The Eightfold Path is presented in reverse order to emphasize the foundational role of wisdom and understanding in the journey towards liberation.

8. Skillful Samadhi (Concentration): By training our attention through meditation and concentration practices, we learn to focus on the present moment and develop a clearer, more stable mind. This helps us observe thoughts and emotions with greater objectivity, reducing our tendency to get caught up in unhealthy mental patterns that lead to suffering.

7. Skillful Mindfulness and Presence: Cultivating mindfulness allows us to direct our attention to the present moment, rather than getting lost in unhealthy thoughts about the past or future. By bringing a kind and curious attention to our experiences, we can develop a more realistic and accepting relationship with our thoughts and emotions, reducing the suffering they may cause.

6. Skillful Effort and Fortitude: By directing our attention and effort towards wholesome actions and mental states, we can gradually transform unhealthy habits and thought patterns. This requires a sustained and patient effort, as well as the fortitude to face challenges and setbacks along the way. With consistent practice, we can cultivate a more positive and resilient mindset, reducing our susceptibility to suffering.

5. Skillful Livelihood: By bringing mindful attention to our work and economic activities, we can ensure that they align with our values and don't contribute to the suffering of ourselves or others. This involves being aware of the impact of our actions and making conscious choices that promote well-being and ethical conduct.

4. Skillful Action: Cultivating healthy attention allows us to be more mindful of our actions (karma) and their consequences. By bringing awareness to our bodily actions and behaviors, we can make more compassionate and ethical choices, reducing the suffering caused by harmful or unskillful actions.

3. Skillful Communication: Paying close attention to our speech and communication patterns helps us recognize when we may be engaging in unhealthy or harmful forms of communication. By cultivating mindful and compassionate attention, we can communicate in a way that is truthful, kind, and helpful, fostering understanding and connection rather than division and suffering.

2. Skillful Resolve/Intention/Aspiration: By directing our attention and intention towards personal growth, liberation, and the welfare of all beings, we create a strong foundation for our practice.
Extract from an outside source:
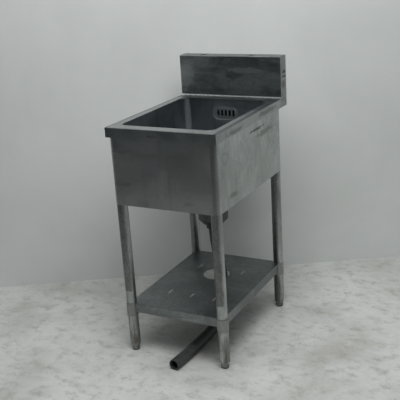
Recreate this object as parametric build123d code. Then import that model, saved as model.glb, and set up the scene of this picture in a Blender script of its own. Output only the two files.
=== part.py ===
from build123d import *
import os
from math import cos, pi, radians, sin, tan

# A free-standing single bowl sink on four round legs, in millimetres.
# X runs across the sink, Y to the back and Z up. The origin is on the floor,
# under the middle of the outline of the top.

# Top and back splash
top_width = 420
top_depth = 610
rim_height = 850
sheet = 1.0
apron_drop = 34
top_edge_radius = 2.5
top_corner_radius = 3
front_rim = 47
side_rim = 31.5
rear_rim = 47
bowl_lip_drop = 5
bowl_lip_radius = 2.5
guard_height = 155
guard_depth = 53
guard_bend = 4
cove_radius = 8
guard_foot_flat = 2
guard_lip = 26
tap_hole_radius = 12
tap_hole_places = (-119, 84)

# Bowl
bowl_depth = 255
bowl_corner_radius = 30
bowl_floor_radius = 22
floor_fall = 5
waste_recess_radius = 74
waste_recess_depth = 3
waste_from_back = 153

# Case round the bowl
case_inset = 6.5
case_drop = 276
case_sheet = 0.8
case_hem = 12
hem_gap = 1
case_rear_return = 20
corner_lap = 1.5
seam_gap = 0.3

# Legs and feet
leg_diameter = 38.1
leg_wall = 1.2
leg_bottom = 24
leg_slack = 0.1
rear_leg_setback = 68.7
leg_plate = 3
leg_plate_reach = 40
plate_stud_radius = 3
plate_stud_length = 14
stud_slack = 0.3
plate_nut_flats = 10
plate_nut_height = 5
insert_flange = 1.5
insert_length = 26
insert_flange_setback = 0.4
screw_radius = 6
screw_slack = 0.05
screw_length = 47
screw_chamfer = 1
foot_radius = 14
foot_gap = 0.3
foot_flats = 24
foot_flats_height = 9
pad_height = 5
pad_peg_radius = 7
pad_peg_height = 3
foot_web = 2
pad_round = 2.5

# Frame under the top
hat_width = 16
hat_flange = 8
hat_height = 16
hat_bend = 2
angle_leg = 18
rail_sheet = 1.2
rail_end_gap = 3
rail_from_bowl = 2.5
rail_from_case = 2.7
brace_height = 40
brace_width = 8
brace_from_case = 0.4

# Lower shelf
shelf_height = 191
shelf_drop = 34
shelf_lip = 10
shelf_bend = 2
shelf_overhang = 6.5
shelf_hole_radius = 51
shelf_slot_length = 50
shelf_slot_width = 4.5
shelf_slot_side = 92
shelf_slot_rows = {-146.5: (-1, 0, 1), 102.5: (-1, 1)}
stiffener_width = 50
stiffener_height = 22
stiffener_flange = 12
stiffener_places = (-75, 165)
collar_wall = 1.9
collar_length = 50
collar_top = 192
grub_radius = 3
grub_length = 9
grub_boss_radius = 5.5
grub_boss_length = 4
grub_height = 150

# Waste and trap
flange_plate = 2.5
waste_neck_radius = 56
waste_neck_wall = 2.5
waste_neck_length = 32
waste_hole_slack = 1
waste_rim_gap = 2
flange_slope = 10
seat_width = 6
seat_drop = 2
gasket = 3
lock_nut_height = 11
lock_nut_wall = 11
lock_nut_lugs = 8
lug_height = 3
lug_width = 12
trap_wall = 1.4
trap_length = 147
trap_cone_height = 20
trap_cone_radius = 39
trap_thread_radius = 22
trap_outlet_bore = 18
trap_joint_slack = 0.1
standpipe_height = 115
standpipe_wall = 2
bell_radius = 36
bell_wall = 2
bell_skirt_lift = 35
bell_knob_radius = 9
bell_knob_height = 6
bell_rise = 15
bell_crown = 6
bell_rib = 3
bell_ribs = 3
basket_slack = 0.3
basket_wall = 0.8
basket_depth = 34
basket_taper = 6
basket_slots = 16
basket_slot_width = 4
basket_hole_radius = 2.5
basket_hole_pitch = 14
basket_hole_rings = (6, 12)
basket_round = 3
handle_wire = 1.5
handle_radius = 20
handle_leg = 8

# Outlet and drain hose
outlet_nut_radius = 28
outlet_nut_gap = 2
outlet_nut_height = 17
outlet_nut_lip = 2
outlet_nut_grips = 12
grip_radius = 2.2
outlet_washer = 1.5
tail_flange = 1.5
tail_drop = 4
hose_radius = 20
hose_wall = 4
bend_share = 0.45
hose_start = 30
hose_landing = 128
hose_overhang = 58
hose_lying_places = (36, 36, 35, 31.5, 25)

# Overflow
overflow_drop = 55
overflow_recess = 3
overflow_recess_gap = 3
overflow_recess_round = 2.5
cover_width = 100
cover_height = 42
cover_thickness = 2
cover_round = 1.2
slot_count = 5
slot_pitch = 16
slot_width = 9
slot_height = 24
wall_hole_width = 76
wall_hole_height = 34
overflow_screw_spread = 88
overflow_screw_radius = 2.5
overflow_screw_length = 12
overflow_head_radius = 4.5
overflow_head_height = 2.4
screw_hole_slack = 0.2
overflow_gasket = 2
box_flange = 3
box_depth = 31
box_wall = 2
spigot_radius = 13
spigot_wall = 2
spigot_length = 26
spigot_setback = 20.6
overflow_hose_radius = 15.5
overflow_hose_slack = 0.1
overflow_inlet_drop = 42
overflow_inlet_length = 24
overflow_bend_rise = 42
overflow_bend_run = 37
overflow_bend_radius = 50
hose_end_gap = 1
clip_thickness = 1
clip_width = 9
clip_offset = 14
clip_screw_radius = 3.5
clip_screw_length = 14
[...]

This wholesome resolve helps us stay committed to the path, even in the face of difficulties, and aligns our actions with our deepest values and aspirations.

1. Skillful Understanding: Cultivating clear and focused attention is essential for developing a deep understanding of the Four Noble Truths and the nature of Reality. By directing our attention towards the study and contemplation of these teachings, we can gain insights that help us recognize and let go of the mental patterns and behaviors that contribute to bonding our attention to the mind's suffering.

In my direct experience, by integrating the cultivation of healthy attention into each aspect of the Eightfold Path, we can more effectively work towards dissolving suffering and experiencing greater peace, clarity, and well-being in our lives.

If we engage in the practice but still find ourselves suffering due to our attention being captured by the mind's narratives, then we may have lost sight of the true purpose of Zen practice and training. The ultimate goal is to liberate ourselves from the aspects of the mind that default into negativity and suffering, allowing us to align our attention and intentions with our True Nature... Universal Loving Presence.

一We Are the Practice Itself

Calligraphy note: 本性 (Honnō) in the context of Zen practice means "Original Nature."